The Packers had to hire Matt LaFleur, opening up a vacancy at offensive coordinator. Mike Vrabel had to make the (initially unpopular, to many) choice of promoting tight ends coach to fill the void. That coach, because of his time with the tight ends, had an intimate knowledge of the offensive line’s skill set and knew they had the ability to shoulder this rhythmic blocking scheme for the long haul. He also happened to be a former offensive lineman who cut his teeth as a quality control assistant under Joe Gibbs (no relation to Alex) and spent time in the Washington D.C. area with an affection for the beauty of John Riggins and power football (deep breath). That tight ends coach happened to have Derrick Henry to plug in where Riggins left off.

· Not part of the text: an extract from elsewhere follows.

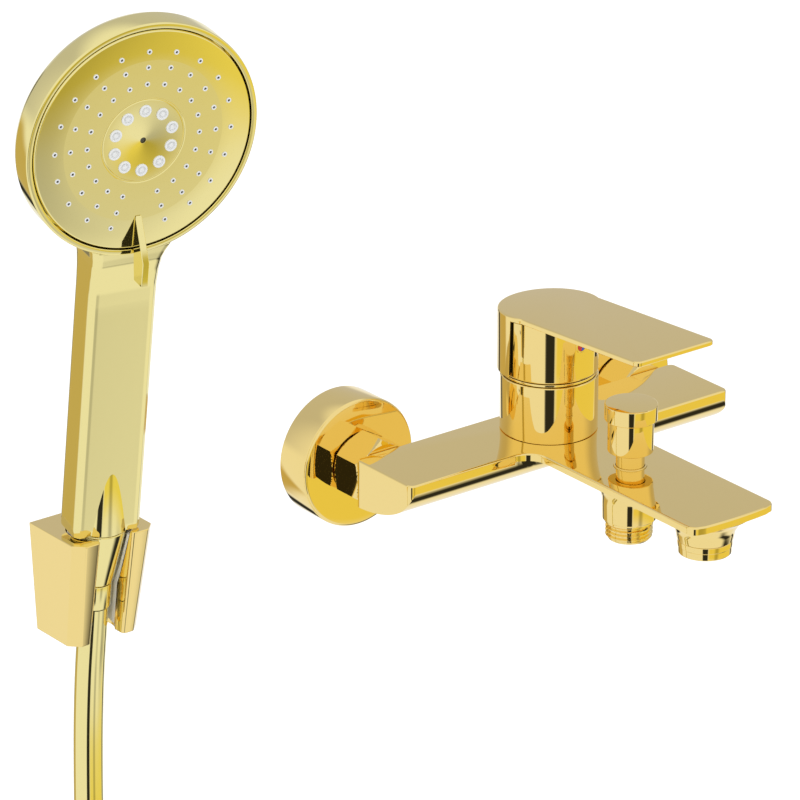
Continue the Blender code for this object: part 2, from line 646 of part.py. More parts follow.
def build_frames():
    """Every frame that pieces hang on. Pieces that move hang on their joint's axis."""
    world = add_frame("frame_world", Matrix())
    outward = add_frame("frame_outward", Matrix.Rotation(math.pi / 2, 4, "X"), world)
    along_x = Matrix(((0, 0, 1, 0), (1, 0, 0, 0), (0, 1, 0, 0), (0, 0, 0, 1)))
    lift = Matrix.Translation((0, COLUMN_Y, LIFT_Z))
    plate = Matrix.Translation((0, COLUMN_Y, LEVER_TOP)) @ Matrix.Rotation(-LEVER_TILT, 4, "X")
    holder_matrix = Matrix.Translation(HOLDER_TOP) @ Matrix.Rotation(LEAN, 4, "X")
    holder_frame = add_frame("frame_holder", holder_matrix, world)
    handset_frame = add_frame("frame_handset", Matrix.Rotation(HANDSET_TURN, 4, "Z"), holder_frame)
    head_matrix = Matrix.Translation((0, 0, HEAD_CENTRE)) @ Matrix.Rotation(math.pi / 2, 4, "X")
    head = add_frame("frame_head", head_matrix, handset_frame)
    return {
        "world": world,
        "outward": outward,
        "along_x": add_frame("frame_along_x", along_x, world),
        "column": add_frame("frame_column", Matrix.Translation((0, COLUMN_Y, 0)), world),
        "lift_x": add_frame("frame_lift", lift @ along_x, world),
        "lever_plate": add_frame("frame_lever_plate", plate, world),
        "diverter": add_frame("frame_diverter", Matrix.Translation((0, DIVERTER_Y, 0)), world),
        "aerator": add_frame("frame_aerator", Matrix.Translation((0, AERATOR_Y, 0)), world),
        "holder": holder_frame,
        "handset": handset_frame,
        "head": head,
        "fin": add_frame("frame_fin", along_x, head),
    }


def build_looks():
    return {
        "gold": finish("polished_gold", (0.83, 0.62, 0.22), 0.06, 1),
        "plated": finish("plated_plastic", (0.83, 0.62, 0.22), 0.08, 1),
        "brass": finish("raw_brass", (0.72, 0.56, 0.28), 0.35, 1),
        "steel": finish("steel", (0.62, 0.62, 0.62), 0.3, 1),
        "plastic": finish("white_plastic", (0.8, 0.8, 0.78), 0.45, 0),
        "nozzles": finish("nozzle_rubber", (0.86, 0.86, 0.84), 0.5, 0),
        "rubber": finish("black_rubber", (0.03, 0.03, 0.03), 0.7, 0),
        "ceramic": finish("ceramic", (0.9, 0.9, 0.88), 0.2, 0),
    }


def main():
    clear_scene()
    frames = build_frames()
    looks = build_looks()
    mixer_body(looks["gold"], frames)
    wall_connections(looks, frames)
    cartridge(looks, frames)
    hub(looks, frames)
    lever(looks, frames)
    diverter(looks, frames)
    outlets(looks, frames)
    holder(looks, frames)
    handset(looks, frames)
    selector(looks, frames)
    hose(looks, frames)


main()
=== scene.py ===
import json
import math

import bmesh
import bpy
import numpy as np
from mathutils import Matrix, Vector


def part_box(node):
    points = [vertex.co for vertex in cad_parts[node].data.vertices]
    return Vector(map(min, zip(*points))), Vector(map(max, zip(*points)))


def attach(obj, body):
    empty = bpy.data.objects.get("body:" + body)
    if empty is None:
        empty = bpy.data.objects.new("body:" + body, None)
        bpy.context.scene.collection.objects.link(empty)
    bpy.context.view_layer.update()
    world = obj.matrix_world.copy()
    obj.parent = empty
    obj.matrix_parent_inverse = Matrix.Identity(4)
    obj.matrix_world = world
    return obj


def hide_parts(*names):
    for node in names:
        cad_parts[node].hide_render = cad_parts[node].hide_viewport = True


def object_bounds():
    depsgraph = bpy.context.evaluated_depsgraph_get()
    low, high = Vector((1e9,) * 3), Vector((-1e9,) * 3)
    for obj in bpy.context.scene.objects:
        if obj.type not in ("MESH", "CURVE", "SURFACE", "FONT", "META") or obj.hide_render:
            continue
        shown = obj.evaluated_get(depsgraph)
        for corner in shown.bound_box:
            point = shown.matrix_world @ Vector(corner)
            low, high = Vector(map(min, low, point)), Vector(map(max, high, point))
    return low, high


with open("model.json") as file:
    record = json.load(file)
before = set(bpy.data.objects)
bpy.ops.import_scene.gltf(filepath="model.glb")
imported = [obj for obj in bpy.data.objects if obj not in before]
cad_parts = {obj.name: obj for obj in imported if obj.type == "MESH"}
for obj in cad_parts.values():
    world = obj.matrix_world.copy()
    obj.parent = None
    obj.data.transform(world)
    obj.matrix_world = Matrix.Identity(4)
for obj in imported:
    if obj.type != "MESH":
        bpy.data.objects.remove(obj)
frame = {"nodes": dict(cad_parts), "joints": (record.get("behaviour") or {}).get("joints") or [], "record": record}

CAD_BOX = [list(corner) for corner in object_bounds()]
MM = 0.001
JOINTS = {joint["name"]: joint for joint in frame["joints"]}

# Camera, seen from the front left and above
CAMERA_RIGHT = (0.7912, -0.6115, 0)
CAMERA_BACK = (-0.5646, -0.7305, 0.3843)
CAMERA_DISTANCE = 2.4
CAMERA_LENS = 238

# Mixer sizes that the frame's own boxes don't give
PLATE_TOP = 12 * MM
LIP = 3.5 * MM
WING_BACK = -36.4 * MM
WING_FRONT = -76.1 * MM
WING_DEPTH = 22.3 * MM
SPOUT_HALF_WIDTH = 23.4 * MM
FILLET = 10 * MM
COLUMN_RADIUS = 21.9 * MM
LEVER_TOP = 69.9 * MM
LEVER_TILT = math.radians(3.5)
HUB_RELIEF = math.radians(24)
THREAD_PITCH = 1.814 * MM

# Hose
HOSE_DIAMETER = 13 * MM
FOLD_RADIUS = 39 * MM
HANK_RUN = 150 * MM
HANK_TOP = np.array((-179, -22.5, -210.5)) * MM
HOSE_ROUTE = np.array((
    (-218, -17.4, -29.0),
    (-218, -15.7, -42),
    (-218, -13.2, -62),
    (-218, -11.3, -85),
    (-218, -10.2, -110),
    (-218, -9.6, -140),
    (-218, -9.5, -178),
)) * MM


# Frames: an origin and three axes as rows


def axes(origin, x, y, z):
    return np.array(origin, float), np.array((x, y, z), float)


def upright(x, y, z=0):
    """Local axes along the row's, with the origin moved."""
    return axes((x, y, z), (1, 0, 0), (0, 1, 0), (0, 0, 1))


def outward(x, z=0):
    """Local Z out from the wall, local Y up."""
    return axes((x, 0, z), (1, 0, 0), (0, 0, 1), (0, -1, 0))


def placed(points, place):
    """Local points carried into the row frame: the origin plus each coordinate times its axis."""
    return place[0] + np.asarray(points) @ place[1]


lean_axis = np.array(JOINTS["handset_turn"]["axis"])
holder_top = np.array(JOINTS["handset_turn"]["pos_m"])
face_axis = np.array(JOINTS["selector_turn"]["axis"])
head_point = np.array(JOINTS["selector_turn"]["pos_m"])
across = np.cross(lean_axis, face_axis)
COLUMN_Y = JOINTS["lever_turn"]["pos_m"][1]
DIVERTER_Y = float(sum(corner.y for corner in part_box("diverter_knob_cap")) / 2)
AERATOR_Y = float(sum(corner.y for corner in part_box("aerator_housing")) / 2)
INLET_X = float(sum(corner.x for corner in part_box("rosette_right")) / 2)
COLUMN = upright(0, COLUMN_Y)
DIVERTER = upright(0, DIVERTER_Y)
AERATOR = upright(0, AERATOR_Y)
HOLDER = axes(holder_top, (1, 0, 0), np.cross(lean_axis, (1, 0, 0)), lean_axis)
HANDSET = axes(holder_top, across, -face_axis, lean_axis)
HEAD = axes(head_point, across, lean_axis, face_axis)


# Surfaces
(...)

But the coach also happened to be inspired by a certain brand of ancient Catholic scholar who was desperate to not leave a good idea behind, which meant that internships with zone-blocking masterminds like Mike Munchak cross pollinated with stints alongside pre-snap motion pioneers like Mike Mularkey and gigs with coaches like John Bunting, Ken Whisenhunt and LaFleur, who was riding the wave of more contemporary concepts.
“A lot of people talk about this as my offense,” Arthur Smith said before practice Thursday. “But I look at it like I look at sports in general. You have to fit to what you’ve got. It’s not going to be perfect in the NFL because there are so many things that can restrict you. Sure, if you go to a college program and you’re given time and you’re successful, you can mold the whole program and roster into what you want.
“Here, there are so many things that happen and happen quick. Injuries, salary cap, things are constantly changing. And maybe that’s where my mindset goes back to my Jesuit teaching in high school. Expand your thinking. It wasn’t something I learned from one person in particular; it was how I was raised, lessons learned over the years and I knew if I ever got a shot [at calling plays] I wasn’t going to be stubborn and say, ‘This is the only way to do it.’ I wanted to be flexible and adapt.”
Smith laughs when asked by a reporter if he knew how jealous he probably made other coaches, that this offense was where the adaptation led him: No. 3 rushing offense in football. No. 4 in play efficiency (6.1 yards per snap), with your top running back averaging more than 10 yards per screen pass. At a time when so many coaches desire a return to the will-breaking, gut punching, clock-draining offenses of their youth, Smith has actually attained a version of it by being open-minded (albeit with an underlying panache that may be equally as concerning for defensive coordinators and a deadly play-action game).
“It probably goes back to my background as an offensive lineman,” he says. “Plus, looking up to Joe Gibbs and thinking about Riggins running the ball, I mean, it’s cool. I’ve been very fortunate.”
Alex Gibbs says he has never met Smith—or at least doesn’t remember if he did. But in their approach to problem solving, both in the formulation of wide/outside zone and the implementation of it now, they seem fairly aligned.
Literally and figuratively, it all goes back to the question Gibbs asked himself a long time ago, when wanting more out of the ground game: “Why not run away from the masses?”